For years, we have known about the presence of endocrine disrupting chemicals in aquatic environments, as well as their physiological effects on fish and other aquatic vertebrates [6163]. Recently, their potential population-level effects in natural environments have been modelled quantitatively [64], as have their management implications [65]. Because of the number of such chemicals in the environment and their developmental and immunological toxicity at very low levels, they are considered a ticking time bomb [66].

Nanoparticles

The physico-chemical effects of nanoparticles on fish populations are at an early stage of understanding [67], but their rapidly increasing use and widespread distribution are troubling. Shaw and Handy [68] reported that nanocopper was twice as toxic as dissolved copper and that nanoparticles altered respiration and caused gill, liver, intestine and brain tissue pathology.
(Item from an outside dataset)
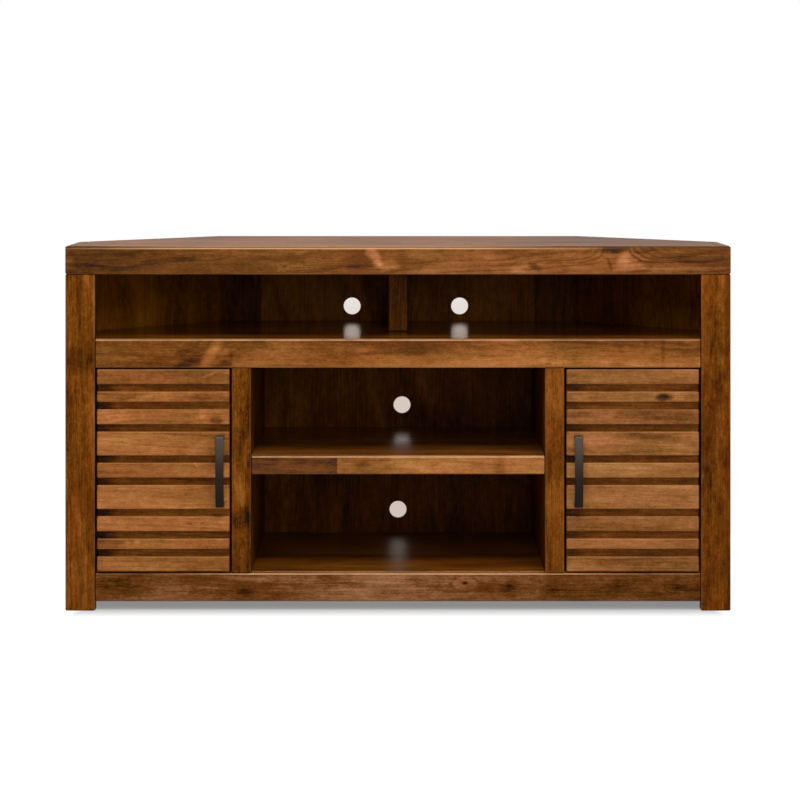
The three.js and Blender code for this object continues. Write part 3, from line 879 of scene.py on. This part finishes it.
def dark_bronze():
    """Satin dark bronze, paler towards the top of the handles: painted sheen where the bowed strap faces the
    light above.
    """
    g = Graph(bpy.data.materials.new("dark_bronze"))
    place = g.add("TexCoord", output="Object")
    low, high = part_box("left_door_handle")
    brushed = g.noise(place, BRONZE_BRUSHING, METAL_DETAIL)
    blotch = g.noise(place, BRONZE_BLOTCHES, METAL_DETAIL)
    # Paler towards the top: painted sheen
    height = g.span(g.parts(place)[2], low.z, high.z)
    tone = g.math("ADD", height, g.swing(blotch, BRONZE_BLOTCH_SWING))
    colour = g.ramp(tone, [(share, linear(rgb)) for share, rgb in BRONZE_SHEEN_BY_HEIGHT])
    rough = g.math("ADD", g.swing(brushed, BRONZE_ROUGHNESS_SWING), BRONZE_ROUGHNESS)
    g.set(Base_Color=colour, Roughness=rough)
    g.set(Normal=g.bump(brushed, BRONZE_BUMP, BRONZE_DEPTH))
    return g.set(Metallic=BRONZE_METALLIC, Specular_IOR_Level=BRONZE_SPECULAR)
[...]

Cedervall et al. [69] found that nanopolystyrene passed up the algae-zooplankton-fish food chain and altered lipid metabolism and halved food consumption rates of fish.

Climate change

Climate change is predicted to have substantial impacts on USA marine and freshwater recreational fisheries. By 2100, ten states are predicted to lose all their cold and cool freshwater fisheries and in 17 states those fisheries will be halved [70]. Predicted national economic losses range from $80 to $320 million, depending on the predictive model used and the degree to which warm water fishery gains offset coldwater fishery losses. Jones et al. [71] predicted that the USA would lose 50 % of its coldwater fisheries habitat by 2100, with only western and northeastern mountainous areas supporting coldwater fisheries under the highest emission scenario. Under that scenario, coldwater fishing days would decline by 6.4 million, resulting in economic losses of $81 million to $6.4 billion depending on the emission scenario and discount rate. By altering ocean pH, climate change is a serious potential threat to the zooplankton food base of marine recreational fishes and the ability of marine and estuarine mollusks and corals to fix calcium carbonate in their shells (AFS Web: http://fisheries.org/docs/policy_statements/policy_33f.pdf, accessed April 2014). Comte and Grenouillet [72] reported that French stream fish, including numerous species fished recreationally, have been unable to shift their ranges to higher elevations to keep pace with temperature changes from 1980 to 2009. Nonetheless, Tedesco et al. [73] noted that current and historical anthropogenic pressures account for more species extinctions than does predicted climate change.

Conclusions

Individuals and governments around the world value the conservation and sustainable use of recreational fisheries. In the USA and Europe that concern has led, respectively, to the Clean Water Act of 1972 with the goal of swimmable and fishable waters, and the Water Framework Directive with the goal of good water body condition and fisheries by 2015. Although we understand well how to manage sustainable recreational marine and freshwater fisheries, major historical, current and developing threats result from other demands on our lands and waters. Those threats either singly or together have markedly reduced once-substantial recreational fisheries on Great Lakes lake trout and lake sturgeon [74], Pacific salmon [75, 76], Atlantic salmon (WWF Web: http://awsassets.panda.org/downloads/salmon2.pdf), and Atlantic cod (IUCN Web: http://www.seafish.org/media/Publications/FS17_201003_IUCNRedList.pdf). Continued human population and economic growth drive those threats and thus fundamentally conflict with healthy and sustainable fisheries on those and many other species [2, 7779].